6. Soldiers aged 17 were able to leave the military without having to justify their decision. They could do so either by making use of revocation or withdrawal mechanisms, or by attaining the status of conscientious objectors. Persons under the age of 18 could not join the military without the consent of both parents or their legal guardians.
7. In accordance with the Code of Crimes against International Law and the Rome Statute of the International Criminal Court, Germany recognized extraterritorial jurisdiction for the war crime of recruitment of children under the age of 15.

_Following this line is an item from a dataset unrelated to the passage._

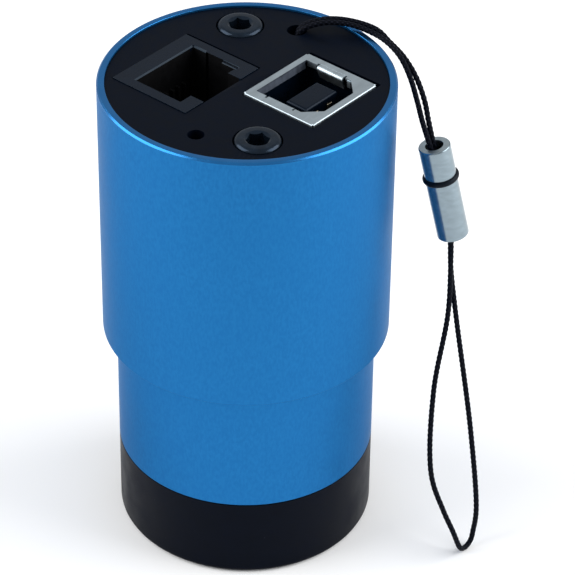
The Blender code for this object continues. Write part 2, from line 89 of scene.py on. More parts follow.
TOGGLE_CENTRE = middle("lanyard_toggle")

# Fine sizes that the frame leaves out
SEAM = 0.06  # a closed joint between two turned pieces
FINE = 192  # sides of the large turned pieces
MEDIUM = 96
SMALL = 48
BEVEL = 0.06  # a broken edge on metal
FIT = 0.08  # the gap round a socket in the plate
PLATE_POCKET = 16.65  # radius of the body's pocket for the plate
HEAD_HEIGHT = 3.0  # of the M3 screws' heads
USB_SHEET = 0.3
USB_OPENING_X = 4.35
USB_OPENING_Y = 4.5
USB_CORNER = 1.9
TAB_LOW = -2.5  # the spring tabs' ends along X, from the socket's centre
TAB_HIGH = 1.3
CONTACT_PITCH = 1.02  # of the guide socket

# The reference view: where the camera stands, in the frame turned by VIEW_TURN about Z
VIEW_TURN = math.radians(41)
ELEVATION = math.radians(36.595)
DISTANCE = 378.08
LOOK_HEIGHT = 30.3
YAW = math.radians(-0.767)
PITCH = math.radians(0.249)
ROLL = math.radians(0.268)
LENS = 193.02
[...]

In 2010, in its third and fourth periodic reports to the Committee on the Rights of the Child, Germany stated:
[T]he Federal Republic of Germany declared when depositing the ratification document that the commencement of voluntary service as a soldier in the armed forces is permissible from the age of 17 onwards. Persons under the age of 18 are recruited into the armed forces solely for the purpose of commencing military training. … The protection of under-18 volunteers on their decision to enter the armed forces is ensured inter alia by the need to obtain the consent of their legal guardian and the indispensable requirement that they present an identification card or passport as reliable proof of their age.